Denis Talledec reformule la question en termes sociétaux : « Pour régler des soucis de santé publique – ce qui est louable –, la cigarette est interdite à l’intérieur. La loi a donc provoqué des troubles à l’ordre public. » Autre thème récurrent, la sécurité : « Quand tu rentres tard chez toi, mieux vaut des cafés ouverts la nuit que de marcher dans une ville déserte. » Au café, le personnel surveille ce qui se passe ; il y a un accompagnement. Aujourd’hui, des fêtes s’improvisent dans des squats, des tiers-lieux en termes de sécurité, sans cet accompagnement. « Or, la puissance publique est bienveillante avec ces adresses-là, alors qu’un bistrot est verbalisé pour un jet de mégots, déplore Denis Talledec. Attention à ne pas imposer des normes qui les empêchent de vivre ; il faut ensuite des subventions pour recréer l’offre culturelle qui existait déjà. » Vaut-il mieux regrouper les lieux de loisirs ? « Les quartiers à destination concentrent les problèmes et attirent les prédateurs.

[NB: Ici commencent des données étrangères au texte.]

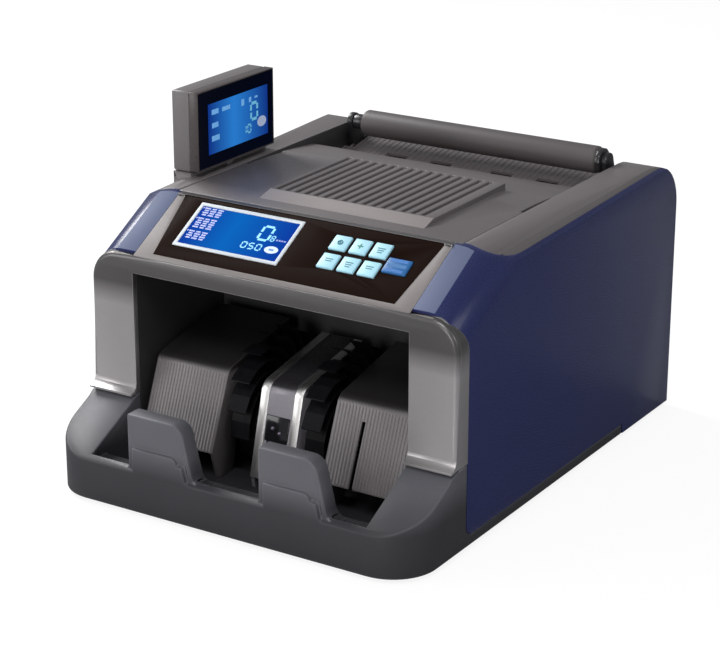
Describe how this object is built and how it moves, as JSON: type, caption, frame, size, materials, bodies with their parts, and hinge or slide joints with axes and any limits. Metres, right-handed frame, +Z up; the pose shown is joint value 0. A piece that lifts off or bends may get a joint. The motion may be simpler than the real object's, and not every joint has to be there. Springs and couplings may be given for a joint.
{
  "type": "banknote counting machine",
  "caption": "Desktop banknote counter with rear hopper, front stacker pocket, sloped key panel, hinged top cover and swivelling customer display.",
  "frame": {"origin": "middle of the machine on the table it stands on", "axes": "+X to the right seen from the front, +Y to the back, +Z up"},
  "size_m": [0.27, 0.349, 0.236],
  "materials": {
    "base_plastic": "fine spark-eroded dark grey moulding",
    "frame_silver": "silver grey satin paint on plastic",
    "panel_blue": "glossy navy side panels",
    "deck_grey": "fine grained warm grey plastic",
    "panel_black": "black printed panel",
    "trim_white": "white surround of the screen",
    "screen_blue": "back-lit blue screen behind clear plastic",
    "circuit_board": "green solder mask",
    "key_pale": "pale cyan moulded key",
    "key_blue": "blue moulded key",
    "liner_dark": "dark inner moulding",
    "chrome_trim": "bright strips beside the saddle",
    "window_black": "smoked sensor window",
    "plate_steel": "zinc-plated sheet steel",
    "shaft_steel": "ground steel bar",
    "bush_brass": "sintered bearing bronze",
    "roller_rubber": "brown friction rubber",
    "pulley_plastic": "white acetal",
    "wheel_black": "black flexible blades",
    "motor_steel": "plated motor can",
    "belt_rubber": "black belt",
    "socket_black": "black moulded fittings",
    "display_shell": "grey rear half of the customer display",
    "display_front": "dark front of the customer display with its lit window",
    "foot_rubber": "black rubber feet"
  },
  "bodies": {
    "body": {"base_tray": "base_plastic", "front_frame": "frame_silver", "side_panel_left": "panel_blue", "side_panel_right": "panel_blue", "top_shell": "deck_grey", "rear_panel": "deck_grey", "control_panel": "panel_black", "lcd_frame": "trim_white", "lcd_screen": "screen_blue", "keypad_board": "circuit_board", "pocket_liner": "liner_dark", "stacker_guide_left": "deck_grey", "stacker_guide_right": "deck_grey", "stacker_saddle": "deck_grey", "saddle_strips": "chrome_trim", "sensor_window": "window_black", "hopper_plate": "deck_grey", "note_chute": "liner_dark", "chassis_plate_left": "plate_steel", "chassis_plate_right": "plate_steel", "tie_rods": "shaft_steel", "shaft_bushes": "bush_brass", "retard_rollers": "roller_rubber", "drive_motor": "motor_steel", "stacker_motor": "motor_steel", "drive_belt": "belt_rubber", "pickup_belt": "belt_rubber", "stacker_belt": "belt_rubber", "main_board": "circuit_board", "power_supply": "plate_steel", "mains_inlet": "socket_black", "display_socket": "socket_black", "rubber_feet": "foot_rubber", "housing_screws": "plate_steel"},
    "cover": {"top_cover": "deck_grey", "cover_hinge_pin": "shaft_steel"},
    "note_rest_bar": {"note_rest": "deck_grey", "note_rest_arms": "socket_black"},
    "display": {"display_housing": "display_shell", "display_screen": "display_front"},
    "drive_rotor": {"motor_pulley": "pulley_plastic"},
    "feed": {"feed_shaft": "shaft_steel", "feed_rollers": "roller_rubber", "feed_pulleys": "pulley_plastic"},
    "pickup": {"pickup_shaft": "shaft_steel", "pickup_rollers": "roller_rubber", "pickup_pulley": "pulley_plastic"},
    "stacker_rotor": {"stacker_motor_pulley": "pulley_plastic"},
    "stacker": {"stacker_shaft": "shaft_steel", "stacker_wheel_left": "wheel_black", "stacker_wheel_right": "wheel_black", "stacker_pulley": "pulley_plastic"},
    "rocker": {"power_rocker": "socket_black"},
    "button_1": {"key_1": "key_pale"},
    "button_2": {"key_2": "key_pale"},
    "button_3": {"key_3": "key_pale"},
    "button_4": {"key_4": "key_pale"},
    "button_5": {"key_5": "key_pale"},
    "button_6": {"key_6": "key_pale"},
    "button_7": {"key_7": "key_blue"}
  },
  "joints": [
    {"name": "cover_hinge", "type": "hinge", "parent": "body", "child": "cover", "pos_m": [0, -0.05194, 0.1735], "axis": [1, 0, 0], "range_deg": [0, 75]},
    {"name": "note_rest_tilt", "type": "hinge", "parent": "body", "child": "note_rest_bar", "pos_m": [0, 0.1415, 0.163], "axis": [-1, 0, 0], "range_deg": [0, 30]},
    {"name": "display_swivel", "type": "hinge", "parent": "body", "child": "display", "pos_m": [-0.12, 0.0045, 0.182], "axis": [0, 0, 1], "range_deg": [-90, 90]},
    {"name": "key_1_press", "type": "slide", "parent": "body", "child": "button_1", "axis": [0, -0.4894, 0.8721], "range_m": [-0.001, 0], "stiffness_N_per_m": 300},
    {"name": "key_2_press", "type": "slide", "parent": "body", "child": "button_2", "axis": [0, -0.4894, 0.8721], "range_m": [-0.001, 0], "stiffness_N_per_m": 300},
    {"name": "key_3_press", "type": "slide", "parent": "body", "child": "button_3", "axis": [0, -0.4894, 0.8721], "range_m": [-0.001, 0], "stiffness_N_per_m": 300},
    {"name": "key_4_press", "type": "slide", "parent": "body", "child": "button_4", "axis": [0, -0.4894, 0.8721], "range_m": [-0.001, 0], "stiffness_N_per_m": 300},
    {"name": "key_5_press", "type": "slide", "parent": "body", "child": "button_5", "axis": [0, -0.4894, 0.8721], "range_m": [-0.001, 0], "stiffness_N_per_m": 300},
    {"name": "key_6_press", "type": "slide", "parent": "body", "child": "button_6", "axis": [0, -0.4894, 0.8721], "range_m": [-0.001, 0], "stiffness_N_per_m": 300},
    {"name": "key_7_press", "type": "slide", "parent": "body", "child": "button_7", "axis": [0, -0.4894, 0.8721], "range_m": [-0.001, 0], "stiffness_N_per_m": 300},
    {"name": "power_switch", "type": "hinge", "parent": "body", "child": "rocker", "pos_m": [-0.052, 0.163, 0.035], "axis": [1, 0, 0], "range_deg": [-18, 0]},
    {"name": "feed_spin", "type": "hinge", "parent": "body", "child": "feed", "pos_m": [0, 0.0775, 0.135], "axis": [1, 0, 0], "continuous": true},
    {"name": "motor_spin", "type": "hinge", "parent": "body", "child": "drive_rotor", "pos_m": [0.08, 0.1175, 0.063], "axis": [1, 0, 0], "continuous": true},
    {"name": "pickup_spin", "type": "hinge", "parent": "body", "child": "pickup", "pos_m": [0, 0.1135, 0.147], "axis": [1, 0, 0], "continuous": true},
    {"name": "stacker_spin", "type": "hinge", "parent": "body", "child": "stacker", "pos_m": [0, -0.0725, 0.057], "axis": [1, 0, 0], "continuous": true},
    {"name": "stacker_motor_spin", "type": "hinge", "parent": "body", "child": "stacker_rotor", "pos_m": [-0.09, -0.0025, 0.043], "axis": [1, 0, 0], "continuous": true}
  ],
  "couplings": [
    {"joint": "motor_spin", "follows": "feed_spin", "ratio": 2},
    {"joint": "pickup_spin", "follows": "feed_spin", "ratio": 1.2},
    {"joint": "stacker_motor_spin", "follows": "stacker_spin", "ratio": 2.25}
  ]
}
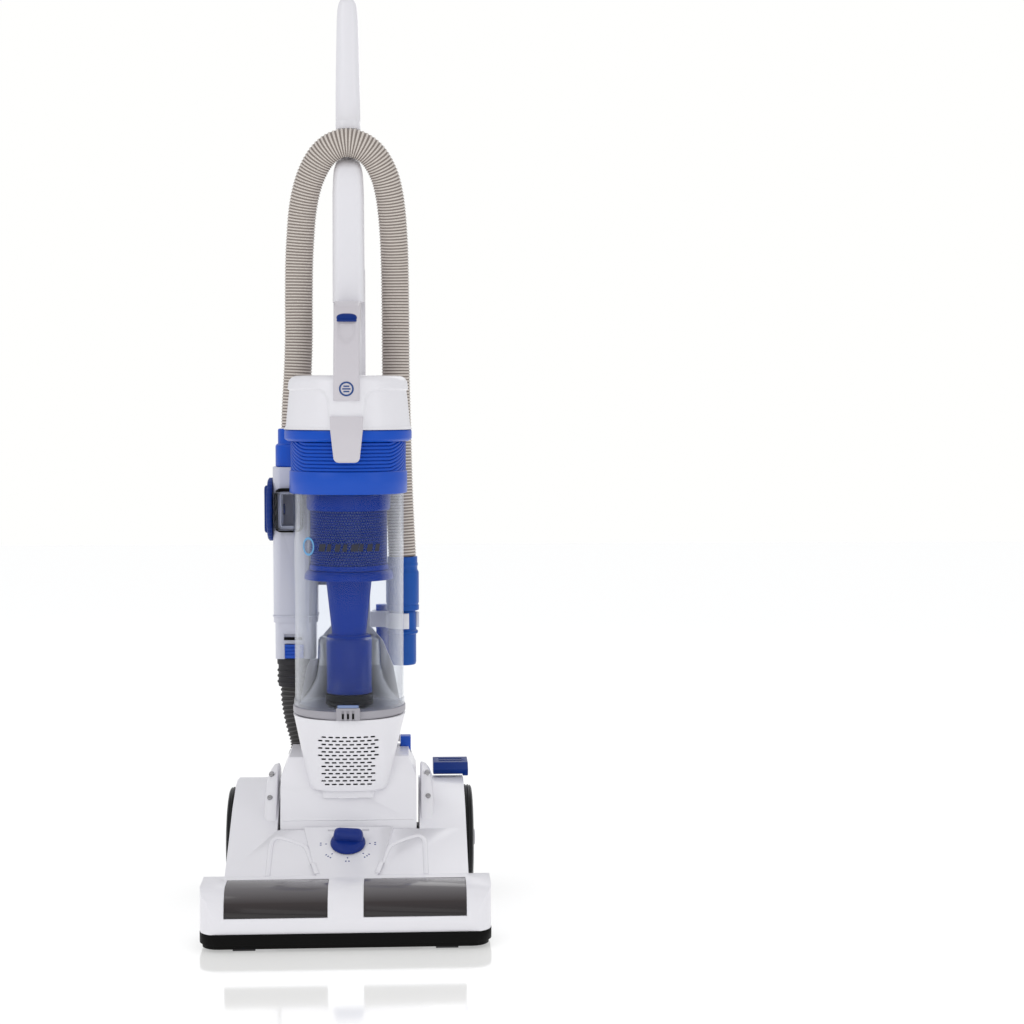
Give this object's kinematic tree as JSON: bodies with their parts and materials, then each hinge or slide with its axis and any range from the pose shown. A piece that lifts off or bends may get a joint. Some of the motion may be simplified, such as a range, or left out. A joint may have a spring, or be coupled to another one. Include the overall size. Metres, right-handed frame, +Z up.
{
  "type": "upright vacuum cleaner",
  "caption": "Upright bagless vacuum cleaner with motorised floor head, clear cyclone dust bin, stretch hose looped over the handle and reclining body.",
  "frame": {"origin": "on the floor under the middle of the machine's box", "axes": "+Z up along the upright handle, -Y to the front (nozzle), +X to the machine's right as seen from the front"},
  "size_m": [0.325, 0.34, 1.095],
  "materials": {
    "white_plastic": "smooth moulded white ABS, semi-gloss",
    "blue_plastic": "moulded blue ABS, semi-gloss",
    "black_rubber": "matt black rubber",
    "dark_plastic": "dark moulded plastic, fine texture",
    "grey_plastic": "light grey moulded plastic",
    "smoke_window": "smoke-tinted glossy plastic",
    "clear_plastic": "clear moulded polycarbonate",
    "grey_hose": "ribbed soft hose, beige grey",
    "dark_hose": "ribbed soft hose, charcoal",
    "steel": "plain steel",
    "filter": "pleated or felted filter medium"
  },
  "bodies": {
    "base": {"nozzle_housing": "white_plastic", "window_left": "smoke_window", "window_right": "smoke_window", "bumper_strip": "black_rubber", "sole_plate": "dark_plastic", "brush_bearing_left": "dark_plastic", "brush_bearing_right": "dark_plastic", "drive_belt": "black_rubber", "wheel_axle_left": "steel", "wheel_axle_right": "steel", "cheek_cover_left": "white_plastic", "cheek_cover_right": "white_plastic", "cheek_screw_left": "steel", "cheek_screw_right": "steel"},
    "brush": {"brush_roll": "dark_plastic"},
    "wheel_left": {"wheel_left": "black_rubber"},
    "wheel_right": {"wheel_right": "black_rubber"},
    "front_carriage": {"front_carriage": "dark_plastic"},
    "roller_left": {"front_roller_left": "dark_plastic"},
    "roller_right": {"front_roller_right": "dark_plastic"},
    "height_knob": {"height_knob": "blue_plastic"},
    "recline_pedal": {"recline_pedal": "blue_plastic"},
    "upright": {"lower_body": "white_plastic", "exhaust_filter": "filter", "motor_can": "steel", "spine": "white_plastic", "cord_gland": "black_rubber", "duct_housing": "white_plastic", "port_gasket": "black_rubber", "hose_cuff": "blue_plastic", "lower_hose_cuff": "dark_plastic", "lower_hose": "dark_hose", "hose_elbow": "grey_plastic", "stretch_hose": "grey_hose", "wand_cuff": "blue_plastic", "tool_clip": "white_plastic", "handle_post": "white_plastic", "handle_grip": "white_plastic"},
    "rotor": {"motor_rotor": "steel"},
    "exhaust_cover": {"exhaust_cover": "white_plastic"},
    "power_button": {"power_button": "blue_plastic"},
    "selector_dial": {"selector_dial": "blue_plastic"},
    "hose_latch": {"hose_latch": "blue_plastic"},
    "cord_hook": {"cord_hook": "white_plastic"},
    "dusting_tool": {"dusting_tool": "blue_plastic"},
    "crevice_tool": {"crevice_tool": "blue_plastic"},
    "bin": {"bin_cylinder": "clear_plastic", "bin_door": "grey_plastic", "door_hinge_pin": "steel", "cyclone_cone": "blue_plastic", "cone_seal": "black_rubber", "shroud": "blue_plastic", "bin_collar": "blue_plastic", "top_ring": "blue_plastic", "bin_cap": "white_plastic", "bin_filter": "filter", "carry_handle": "white_plastic", "bin_inlet": "clear_plastic"},
    "door_latch": {"door_latch": "grey_plastic"},
    "bin_button": {"bin_button": "blue_plastic"}
  },
  "joints": [
    {"name": "recline", "type": "hinge", "parent": "base", "child": "upright", "pos_m": [0, 0.055, 0.09], "axis": [-1, 0, 0], "range_deg": [0, 70]},
    {"name": "brush_spin", "type": "hinge", "parent": "base", "child": "brush", "pos_m": [0, -0.128, 0.031], "axis": [1, 0, 0], "continuous": true},
    {"name": "motor_spin", "type": "hinge", "parent": "upright", "child": "rotor", "pos_m": [0, 0.055, 0.09], "axis": [1, 0, 0], "continuous": true},
    {"name": "wheel_left_spin", "type": "hinge", "parent": "base", "child": "wheel_left", "pos_m": [-0.145, 0.105, 0.065], "axis": [1, 0, 0], "continuous": true},
    {"name": "wheel_right_spin", "type": "hinge", "parent": "base", "child": "wheel_right", "pos_m": [0.145, 0.105, 0.065], "axis": [1, 0, 0], "continuous": true},
    {"name": "height_turn", "type": "hinge", "parent": "base", "child": "height_knob", "pos_m": [0, -0.055, 0.09435], "axis": [0, -0.4382, 0.8989], "range_deg": [0, 120]},
    {"name": "carriage_tilt", "type": "hinge", "parent": "base", "child": "front_carriage", "pos_m": [0, -0.053, 0.0155], "axis": [1, 0, 0], "range_deg": [0, 10]},
    {"name": "roller_left_spin", "type": "hinge", "parent": "front_carriage", "child": "roller_left", "pos_m": [-0.06, -0.083, 0.009], "axis": [1, 0, 0], "continuous": true},
    {"name": "roller_right_spin", "type": "hinge", "parent": "front_carriage", "child": "roller_right", "pos_m": [0.06, -0.083, 0.009], "axis": [1, 0, 0], "continuous": true},
    {"name": "pedal_press", "type": "hinge", "parent": "base", "child": "recline_pedal", "pos_m": [0.1235, 0.101, 0.148], "axis": [-1, 0, 0], "range_deg": [0, 6], "stiffness_Nm_per_rad": 1, "springref_deg": -11.46},
    {"name": "cover_pull", "type": "slide", "parent": "upright", "child": "exhaust_cover", "axis": [0, -1, 0], "range_m": [0, 0.06]},
    {"name": "power_press", "type": "slide", "parent": "upright", "child": "power_button", "axis": [0, 0, -1], "range_m": [0, 0.004], "stiffness_N_per_m": 400, "springref_m": -0.002},
    {"name": "selector_turn", "type": "hinge", "parent": "upright", "child": "selector_dial", "pos_m": [-0.0943, 0.118, 0.4745], "axis": [-1, 0, 0], "range_deg": [0, 90]},
    {"name": "hose_latch_press", "type": "slide", "parent": "upright", "child": "hose_latch", "axis": [0, 1, 0], "range_m": [0, 0.0015], "stiffness_N_per_m": 500, "springref_m": -0.002},
    {"name": "cord_hook_turn", "type": "hinge", "parent": "upright", "child": "cord_hook", "pos_m": [0, 0.144, 0.6], "axis": [0, 1, 0], "range_deg": [0, 180]},
    {"name": "dusting_tool_pull", "type": "slide", "parent": "upright", "child": "dusting_tool", "axis": [0, 0, -1], "range_m": [0, 0.06]},
    {"name": "crevice_tool_pull", "type": "slide", "parent": "upright", "child": "crevice_tool", "axis": [0, 0, 1], "range_m": [0, 0.1]},
    {"name": "bin_release", "type": "slide", "parent": "upright", "child": "bin", "axis": [0, -1, 0], "range_m": [0, 0.22]},
    {"name": "bin_button_press", "type": "slide", "parent": "bin", "child": "bin_button", "axis": [0, 0, -1], "range_m": [0, 0.003], "stiffness_N_per_m": 400, "springref_m": -0.002},
    {"name": "door_latch_flip", "type": "hinge", "parent": "bin", "child": "door_latch", "pos_m": [0, -0.023, 0.248], "axis": [1, 0, 0], "range_deg": [-8, 0], "stiffness_Nm_per_rad": 0.5, "springref_deg": 11.46}
  ],
  "couplings": [
    {"joint": "brush_spin", "follows": "motor_spin", "ratio": 0.6429},
    {"joint": "carriage_tilt", "follows": "height_turn", "ratio": 0.06667}
  ]
}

En matière de sécurité, on n’intervient pas de la même façon avec 50 ou 5 000 personnes. » Selon Denis Talledec, mieux vaut un réseau de bars réparti sur un territoire.


Culture café


Vive donc le bistrot de quartier. Denis Talledec revient à la charge : « Cela pose deux questions ??  : celle des droits culturels – dans culture au sens anthropologique, j’intègre les us et coutumes –, et la question sociétale : comment faire humanité, comment vivre ensemble et imaginer demain. » Souvent, « culture » désigne une offre bourgeoise à destination du peuple : « La gauche comme la droite étaient dans cette volonté d’apporter des salles de concerts, des bibliothèques, les MJC de l’époque Malraux, où l’œuvre venait rencontrer un public. Dans les années 1970, on parlait avec condescendance de la musique folklorique, qui ne faisait pas partie des arts majeurs. Parallèlement, le monde bourgeois s’encanaillait dans les guinguettes et cafés chantants du siècle dernier. Car la culture est aussi populaire, festive ; elle naît dans les bars qui ont une souplesse, une capacité à renouveler les genres, les esthétiques, parce que la diversité y est présente. La force de ces lieux est leur cadre convivial. » Le collectif conseille également des villes qui souhaitent développer leur attractivité, leur tourisme culturel festif, « mais qui n’en anticipent pas les désagréments. Comment ces activités, en particulier étudiantes, peuvent-elles se développer en respectant le sommeil des habitants ? La vie nocturne est une transversalité des politiques publiques, qui associe des équipes dédiées en économie, sécurité, prévention… et culture ».